In ogni caso, che si tratti di Stille Nacht, Silent Night o Astro del Ciel, questo canto resta pur sempre un emblema del Natale, un’invocazione all’amore e alla pace.
Versi millenari, conosciuti da miliardi di persone e dalla melodia dolce e accogliente, che ben rispecchiano l’atmosfera della notte della vigilia. Ore colme di attesa, di serenità e di gioia, come quelle dei bambini che fremono, impazienti di aprire i regali sotto l’albero.
Fu così nel 1914. Le lettere spedite a casa dai soldati, e oggi per lo più conservate in archivi storici e musei di guerra, ci raccontano l’emozione di quei momenti.
Decine, centinaia, di fanti camminarono fuori dalle loro trincee per andare verso le postazioni nemiche. Lentamente, quasi sospinti da una forza invisibile: il desiderio di deporre le armi e riconciliarsi, il desiderio di normalità.
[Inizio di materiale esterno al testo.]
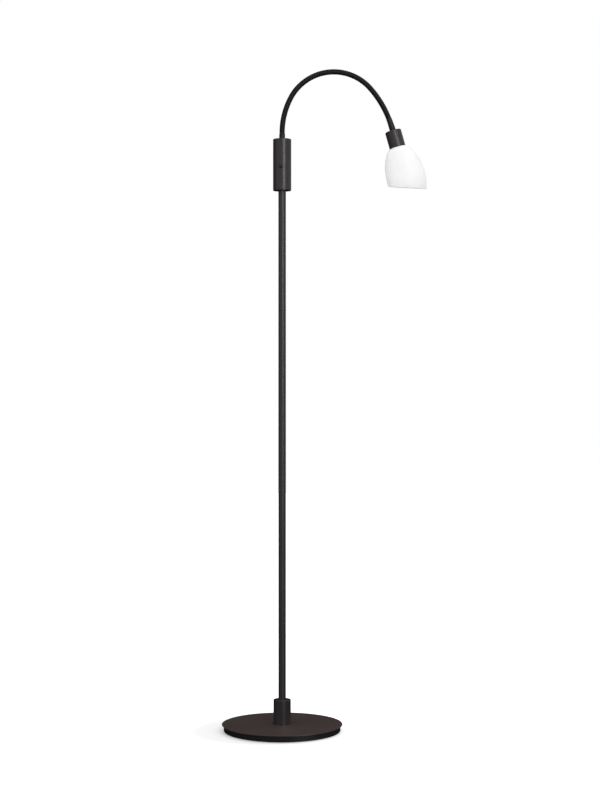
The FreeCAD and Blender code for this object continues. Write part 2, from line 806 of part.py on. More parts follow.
def globe_form(doc, name, inset):
    """The bulb's ball and throat, moved in by an inset and running out of the open throat."""
    ball = doc.addObject("Part::Sphere", name + "_ball")
    ball.setExpression("Radius", formula(f"globe_diameter / 2 - {inset}"))
    ball.setExpression("Placement.Base.z", formula("globe_length - globe_diameter / 2"))
    throat = doc.addObject("Part::Cone", name + "_throat")
    throat.setExpression("Radius1", formula(f"bulb_base_diameter / 2 - {inset}"))
    throat.setExpression("Radius2", formula(f"globe_diameter / 2 * globe_neck_share - {inset}"))
    throat.setExpression("Height", formula("globe_neck_length"))
    form = doc.addObject("Part::Fuse", name)
    form.Base = ball
    form.Tool = throat
    return form


def make_bulb(doc, s, head):
    """Screw-base bulb with a round globe, seated on the centre contact."""
    tip = s.cap_wall + s.cap_nut_thickness + s.holder_floor + s.contact_reach + s.thread_gap
    base = turned(
        doc,
        "bulb_base",
        (
            ("0", "0"),
            ("bulb_tip_diameter / 2", "0"),
            ("bulb_base_diameter / 2", "bulb_tip_length"),
            ("bulb_base_diameter / 2", "bulb_base_length"),
            ("0", "bulb_base_length"),
        ),
    )
    place_in(base, head, tip)
    outside = globe_form(doc, "globe_outside", "0")
    inside = globe_form(doc, "globe_inside", "globe_wall")
    globe = doc.addObject("Part::Cut", "bulb_globe")
    globe.Label = "bulb_globe"
    globe.Base = outside
    globe.Tool = inside
    doc.recompute()
    place_in(globe, head, tip + s.bulb_base_length)
    return [base, globe]


def shade_curve(s, inset):
    """Edges of the shade's outline in (radius, distance from its top), moved in by an inset."""
    heading = s.shade_shoulder_angle
    angle = math.radians(heading)
    point = Vector(s.shade_top_diameter / 2 - inset * math.cos(angle), 0, inset * math.sin(angle))
    stops = (
        (s.shade_shoulder_radius, s.shade_flank_angle),
        (s.shade_flank_radius, s.shade_belly_angle),
        (s.shade_belly_radius, 0),
        (s.shade_skirt_radius, -s.shade_skirt_angle),
    )
    edges = []
    for radius, stop in stops:
        r = radius - inset
        centre = point - Vector(math.cos(angle), 0, -math.sin(angle)) * r
        half = (angle + math.radians(stop)) / 2
        angle = math.radians(stop)
        middle = centre + Vector(math.cos(half), 0, -math.sin(half)) * r
        end = centre + Vector(math.cos(angle), 0, -math.sin(angle)) * r
        edges.append(Part.Arc(point, middle, end).toShape())
        point = end
    return edges


def make_shade(doc, s, head):
    """Blown glass bell with an oblique mouth, and the ring that holds it to the lampholder."""
    outer = shade_curve(s, 0)
    inner = shade_curve(s, s.shade_wall)
    hole = s.holder_diameter / 2 + s.seat_gap
    top = outer[0].Vertexes[0].Point
    inner_top = inner[0].Vertexes[0].Point
    rim = Part.LineSegment(outer[-1].Vertexes[-1].Point, inner[-1].Vertexes[-1].Point).toShape()
    corners = [inner_top, Vector(hole, 0, inner_top.z), Vector(hole, 0, 0), top]
    flat = [Part.LineSegment(a, b).toShape() for a, b in zip(corners, corners[1:])]
    face = Part.Face(Part.Wire(Part.__sortEdges__(outer + [rim] + inner + flat)))
    bell = face.revolve(Vector(0, 0, 0), UP, 360)

    reach = s.shade_axis_length * 2
    slab = Part.makeBox(reach, reach, reach, Vector(-reach / 2, -reach / 2, 0))
    tilt = Rotation(Vector(0, 1, 0), s.shade_cut_angle)
    slab.Placement = Placement(Vector(0, 0, s.shade_axis_length), tilt).multiply(slab.Placement)

    shade = doc.addObject("Part::Feature", "glass_shade")
    shade.Label = "glass_shade"
    shade.Shape = bell.cut(slab).Solids[0]
    seat = s.cap_length + s.seat_gap
    turn = Placement(Vector(0, 0, seat), Rotation(UP, s.shade_turn))
    shade.Placement = head.multiply(turn)

    holding = ring(doc, "shade_ring", "ring_diameter", "( holder_diameter + thread_gap * 2 )", "ring_thickness")
    place_in(holding, head, seat + inner_top.z + s.thread_gap)
    return [shade, holding]


# ---------------------------------------------------------------- whole lamp


def check(doc, pieces):
    """Stop on any failed feature or any piece that is not one or more sound solids."""
    for item in doc.Objects:
        if {"Invalid", "Error"} & set(item.State):
            raise RuntimeError(f"{item.Label}: {item.State}")
    for piece in pieces:
        shape = piece.Shape
        if shape.isNull() or not shape.isValid() or not shape.Solids:
            raise RuntimeError(f"{piece.Label}: no sound solid")


def main():
    doc = FreeCAD.newDocument("reading_lamp")
    s = Sizes(fill_sheet(doc))
    head = neck_frame(s, neck_length(s) + s.upper_sleeve_length)
    pieces = make_base(doc, s) + make_pole_foot(doc, s)
    pieces += make_housing(doc, s) + make_switch(doc, s)
    pieces += make_neck(doc, s) + [make_sleeve(doc, s, head)]
    pieces += make_holder(doc, s, head) + make_bulb(doc, s, head) + make_shade(doc, s, head)
    doc.recompute()
    check(doc, pieces)
    os.makedirs("parts", exist_ok=True)
    for piece in pieces:
        piece.Shape.exportStep(f"parts/{piece.Label}.step")
    print(f"{len(pieces)} pieces, neck {neck_length(s):.1f} mm long")


main()
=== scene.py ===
"""Gooseneck reading floor lamp: surfaces, finishes and studio.

Laid out as an add-on and run as a script. Lengths are in metres. +Z is up, the
lamp head reaches out towards +X and the switch faces -Y.
"""

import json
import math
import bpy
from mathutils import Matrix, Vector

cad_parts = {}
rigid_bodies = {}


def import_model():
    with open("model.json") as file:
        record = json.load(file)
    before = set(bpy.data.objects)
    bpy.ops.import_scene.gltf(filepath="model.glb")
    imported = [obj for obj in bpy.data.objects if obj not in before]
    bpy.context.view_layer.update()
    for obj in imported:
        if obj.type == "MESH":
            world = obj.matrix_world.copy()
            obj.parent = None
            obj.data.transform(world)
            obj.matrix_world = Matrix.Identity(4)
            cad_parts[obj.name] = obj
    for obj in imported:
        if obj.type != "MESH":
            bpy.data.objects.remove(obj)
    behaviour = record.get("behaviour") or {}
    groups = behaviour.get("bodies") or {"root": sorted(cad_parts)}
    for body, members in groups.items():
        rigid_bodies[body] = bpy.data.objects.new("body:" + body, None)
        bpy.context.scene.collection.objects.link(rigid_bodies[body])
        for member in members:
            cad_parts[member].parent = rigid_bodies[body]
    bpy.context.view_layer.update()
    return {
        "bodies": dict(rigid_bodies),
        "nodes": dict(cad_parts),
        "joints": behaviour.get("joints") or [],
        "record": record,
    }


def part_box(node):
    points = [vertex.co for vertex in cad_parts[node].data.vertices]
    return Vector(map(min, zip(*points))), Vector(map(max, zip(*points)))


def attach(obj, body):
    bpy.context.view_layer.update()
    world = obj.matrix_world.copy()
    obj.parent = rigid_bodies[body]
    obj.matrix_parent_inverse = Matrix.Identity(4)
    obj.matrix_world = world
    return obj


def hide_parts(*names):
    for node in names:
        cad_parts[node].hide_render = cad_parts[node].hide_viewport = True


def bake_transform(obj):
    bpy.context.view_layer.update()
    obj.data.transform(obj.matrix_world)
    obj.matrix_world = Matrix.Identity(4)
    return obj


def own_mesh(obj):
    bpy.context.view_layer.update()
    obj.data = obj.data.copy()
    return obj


bl_info = {
    "name": "Gooseneck Reading Lamp",
    "version": (1, 0, 0),
    "blender": (4, 5, 0),
    "location": "3D View > Sidebar > Reading Lamp",
    "description": "Surfaces, finishes and studio of a gooseneck reading floor lamp",
    "category": "Add Mesh",
}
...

Due giorni dopo il sogno delle truppe si infranse contro i colpi sparati in aria dagli ufficiali, contrari alla sospensione delle ostilità: si sanciva la fine della Tregua e il divieto di simili iniziative.
Un ordine, questo, però, che non cancellò allora e non cancella oggi l’aspirazione custodita in una festività e in una canzone che rappresentano universalmente il desiderio di pace.
Stille Nacht è un’eco potente di speranza: mai scalfita dal tempo e dalle mode, tradotta in oltre 300 lingue, colonna sonora di giorni e film natalizi, dal 2011 Patrimonio Culturale Immateriale Unesco.